The models were publicly released Tuesday (June 18) by Meta’s Fundamental AI Research (FAIR) team, the company said in a Tuesday press release.

“By publicly sharing this research, we hope to inspire iterations and ultimately help advance AI in a responsible way,” Meta said in the release.

One of the new models, Chameleon, is a family of mixed-modal models that can understand and generate both images and text, according to the release. These models can take input that includes both text and images and output a combination of text and images. Meta suggested in the release that this capability could be used to generate captions for images or to use both text prompts and images to create a new scene.

Also released Tuesday were pretrained models for code completion. These models were trained using Meta’s new multitoken prediction approach, in which large language models (LLMs) are trained to predict multiple future words at once, instead of the previous approach of predicting one word at a time, the release said.

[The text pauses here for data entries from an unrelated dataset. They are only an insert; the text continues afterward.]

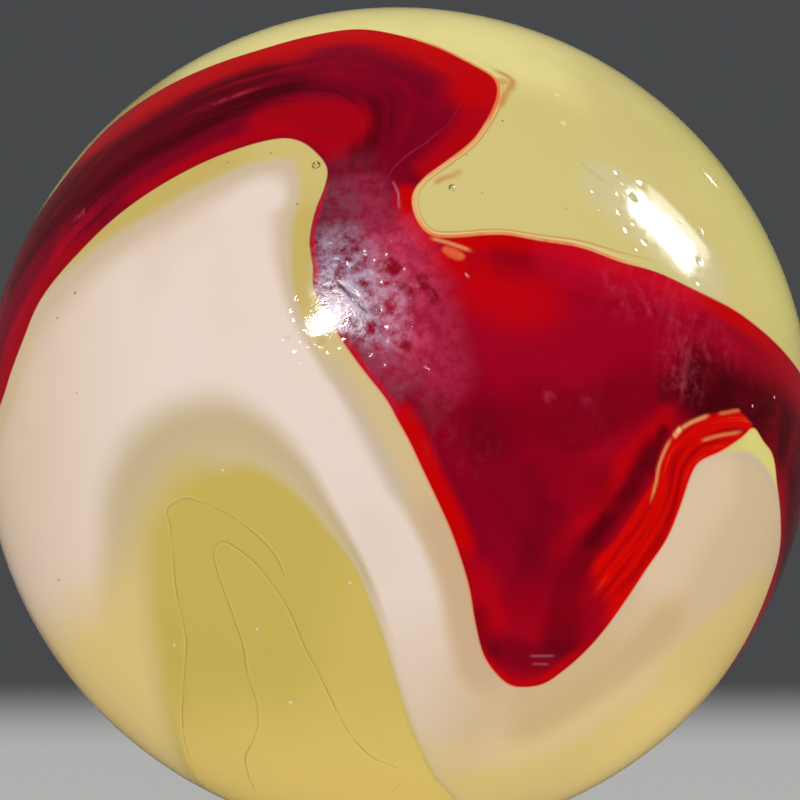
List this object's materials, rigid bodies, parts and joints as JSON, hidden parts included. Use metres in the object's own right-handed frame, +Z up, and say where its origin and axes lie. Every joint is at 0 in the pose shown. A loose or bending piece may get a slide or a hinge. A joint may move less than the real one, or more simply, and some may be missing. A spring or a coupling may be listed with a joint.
{
  "type": "glass marble",
  "caption": "Solid glass ball with a red swirl over custard-yellow and white glass, its skin pitted and scratched by play.",
  "frame": {"origin": "the ball's centre", "axes": "+Z up as the marble is shown, -Y towards the viewer and the red neck of the swirl, +X to the viewer's right"},
  "size_m": [0.016, 0.016, 0.016],
  "materials": {
    "swirl_glass": "gloss"
  },
  "bodies": {
    "root": {"marble": "swirl_glass"}
  },
  "joints": []
}
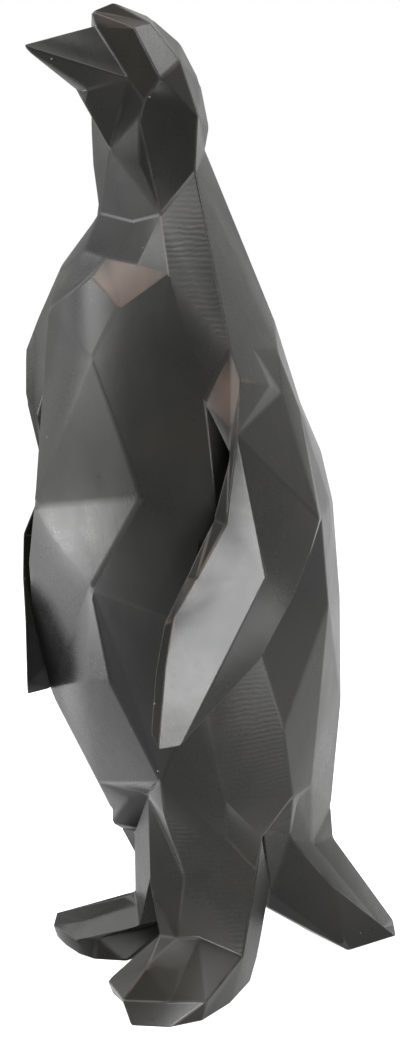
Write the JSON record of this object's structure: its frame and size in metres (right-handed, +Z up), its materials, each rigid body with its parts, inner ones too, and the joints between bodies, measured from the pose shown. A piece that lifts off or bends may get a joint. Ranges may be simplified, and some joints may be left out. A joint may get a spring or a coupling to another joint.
{
  "type": "penguin figurine",
  "caption": "Standing penguin figurine cast in faceted planes, hollow body, free-hanging flippers, webbed feet and a wedge tail, in dark satin paint.",
  "frame": {"origin": "centre of the bounding box's base, on the surface that the figurine stands on", "axes": "+Z up, the penguin faces -Y, its own left side is +X, its tail is towards +Y"},
  "size_m": [0.17, 0.184, 0.3996],
  "materials": {
    "satin_paint": "satin",
    "plug_resin": "matt"
  },
  "bodies": {
    "root": {"body": "satin_paint", "head": "satin_paint", "left_flipper": "satin_paint", "right_flipper": "satin_paint", "left_leg": "satin_paint", "right_leg": "satin_paint", "tail": "satin_paint", "filler_plug": "plug_resin"}
  },
  "joints": []
}
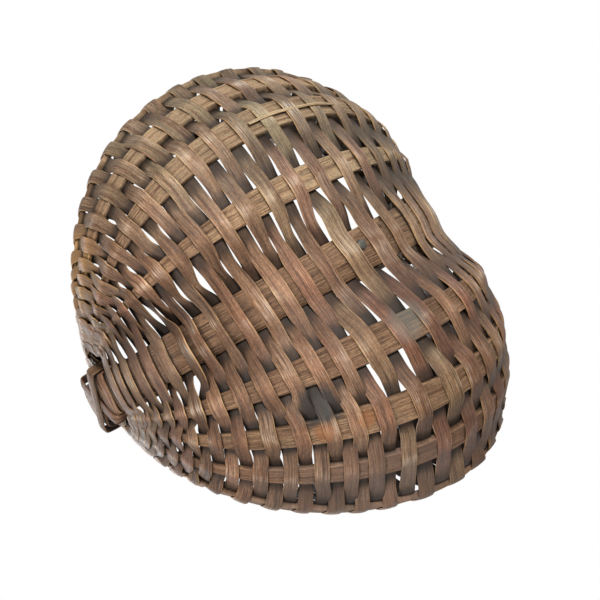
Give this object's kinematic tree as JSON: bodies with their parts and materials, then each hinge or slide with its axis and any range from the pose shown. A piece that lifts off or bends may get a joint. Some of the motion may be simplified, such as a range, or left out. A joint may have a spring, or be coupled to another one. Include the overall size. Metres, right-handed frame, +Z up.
{
  "type": "buttock basket",
  "caption": "Splint basket with two rounded lobes hung either side of a central spine, a round rim, ribs sprung between two lashed ears, and a fixed hoop handle.",
  "frame": {"origin": "on the surface it stands on, under the middle of its box", "axes": "+Z up through the mouth and the handle, X from the near ear at -X to the far ear at +X, Y across the two lobes, left lobe at -Y"},
  "size_m": [0.2698, 0.311, 0.2703],
  "materials": {
    "hoop_wood": "weathered, dry",
    "rib_wood": "weathered, shaved along the grain",
    "dark_splint": "aged, brown",
    "pale_splint": "aged, tan",
    "lashing_splint": "aged, grey brown",
    "nail_steel": "dull, oxidised"
  },
  "bodies": {
    "root": {"handle_hoop": "hoop_wood", "rim_hoop": "hoop_wood", "scarf_nail": "nail_steel", "left_rib_1": "rib_wood", "left_rib_2": "rib_wood", "left_rib_3": "rib_wood", "left_rib_4": "rib_wood", "right_rib_1": "rib_wood", "right_rib_2": "rib_wood", "right_rib_3": "rib_wood", "right_rib_4": "rib_wood", "splint_01": "dark_splint", "splint_02": "pale_splint", "splint_03": "dark_splint", "splint_04": "dark_splint", "splint_05": "pale_splint", "splint_06": "dark_splint", "splint_07": "dark_splint", "splint_08": "pale_splint", "splint_09": "dark_splint", "splint_10": "dark_splint", "splint_11": "pale_splint", "splint_12": "dark_splint", "splint_13": "dark_splint", "splint_14": "pale_splint", "splint_15": "dark_splint", "splint_16": "dark_splint", "splint_17": "pale_splint", "splint_18": "dark_splint", "splint_19": "dark_splint", "splint_20": "pale_splint", "splint_21": "dark_splint", "splint_22": "dark_splint", "splint_23": "pale_splint", "splint_24": "dark_splint", "splint_25": "dark_splint", "splint_26": "pale_splint", "splint_27": "dark_splint", "splint_28": "dark_splint", "splint_29": "pale_splint", "splint_30": "dark_splint", "splint_31": "dark_splint", "splint_32": "pale_splint", "splint_33": "dark_splint", "splint_34": "dark_splint", "splint_35": "pale_splint", "splint_36": "dark_splint", "splint_37": "dark_splint", "splint_38": "pale_splint", "splint_39": "dark_splint", "splint_40": "dark_splint", "splint_41": "pale_splint", "splint_42": "dark_splint", "splint_43": "dark_splint", "near_ear_lashing_under": "lashing_splint", "near_ear_lashing_over": "lashing_splint", "far_ear_lashing_under": "lashing_splint", "far_ear_lashing_over": "lashing_splint"}
  },
  "joints": []
}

A third new model, JASCO, offers more control over AI music generation. Rather than relying mainly on text inputs for music generation, this new model can accept various inputs that include chords or beat, per the release. This capability allows the incorporation of both symbols and audio in one text-to-music generation model.

Another new model, AudioSeal, features an audio watermarking technique that enables the localized detection of AI-generated speech — meaning it can pinpoint AI-generated segments within a larger audio snippet, according to the release. This model also detects AI-generated speech as much as 485 times faster than previous methods.

The fifth new AI research model released Tuesday by Meta’s FAIR team is designed to increase geographical and cultural diversity in text-to-image generation systems, the release said. For this task, the company has released geographic disparities evaluation code and annotations to improve evaluations of text-to-image models.

Meta said in an April earnings report that capital expenditures on AI and the metaverse-development division Reality Labs will range between $35 billion and $40 billion by the end of 2024 — expenditures that were $5 billion higher than it initially forecast.

“We’re building a number of different AI services, from our AI assistant to augmented reality apps and glasses, to APIs [application programming interfaces] that help creators engage their communities and that fans can interact with, to business AIs that we think every business eventually on our platform will use,” Meta CEO Mark Zuckerberg said April 24 during the company’s quarterly earnings call.